With modernization and transportation, foods that were once found only at certain times of the year can now be enjoyed all year. And as more people have better access to markets and grocery stores, there are fewer people who must grow their own crops. But this is a problem too. Since few of us still grow crops, we’ve lost that direct relationship to the earth, to the food that keeps us alive and healthy. We’ve created a disconnect.
This makes harvest festivals more important than ever. For those that may not be familiar with harvest festivals, they are a time to celebrate and give thanks for the abundance of being blessed with a good food crop. These special days are reserved to honor the earth and/or deity for providing us with their blessings and bounty. Such festivals are celebrated throughout many cultures around the world and we’ll look at a few in this blog post.
The Festival of Yams
This occurs after the rainy season in August or September when the harvested yams are offered first to the gods and ancestors. It is a point of pride to be the family with the largest crop of yams. The celebration lasts days and includes singing, dancing, contests and dishes made from the yams.

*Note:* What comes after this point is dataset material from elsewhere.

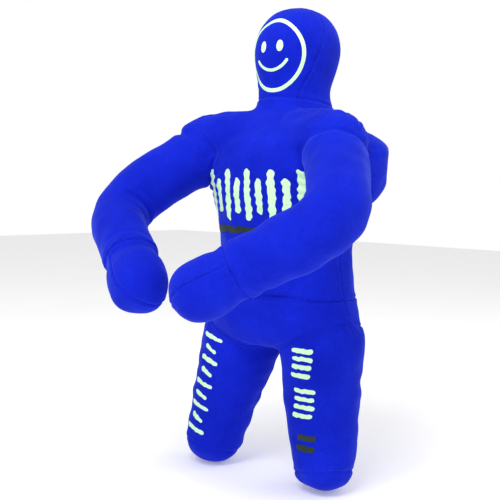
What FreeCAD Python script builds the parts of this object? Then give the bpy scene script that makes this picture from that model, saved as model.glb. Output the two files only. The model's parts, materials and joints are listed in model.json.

This occurs during the spring to honor Min, god of vegetation and fertility. Spring is the harvest period for Egyptians. In ancient times, the Pharaoh would have participated in the festival by cutting the first sheaf of grain, representing Pharaoh’s role as life sustainer of the people.
Festival of Thesmophoria
This occurs in autumn to honor Demeter, the goddess of all grains. This three-day long celebration includes erecting shelters and decorating them, fasting, feasting and gifts offered to Demeter in the hopes she will bless the people with a good harvest.
Harvest Moon Festival
This occurs on August 15th and continues throughout the fall to give thanks for the harvest and to honor the ancestors. Families show reverence to the ancestors by offering fall foods and tending to their burial sites. Many additional activities are planned and carried out during this time.
This occurs on the 4th Thursday of November. People may think that it has always been a festival. However, what it actually represents in the U.S. is the thankfulness of pilgrims who came to America without much and were fed by the Native Americans with fall ripened foods.
Harvest festivals reconnect us with nature, our family, and our ancestors. And the beauty of harvest festivals is that there are so many, you can give thanks for just about anything. You are free to choose any festival that speaks to you, be it one from your culture or another that appeals to your heart. Learn about other cultures, learn about your food, learn about yourself.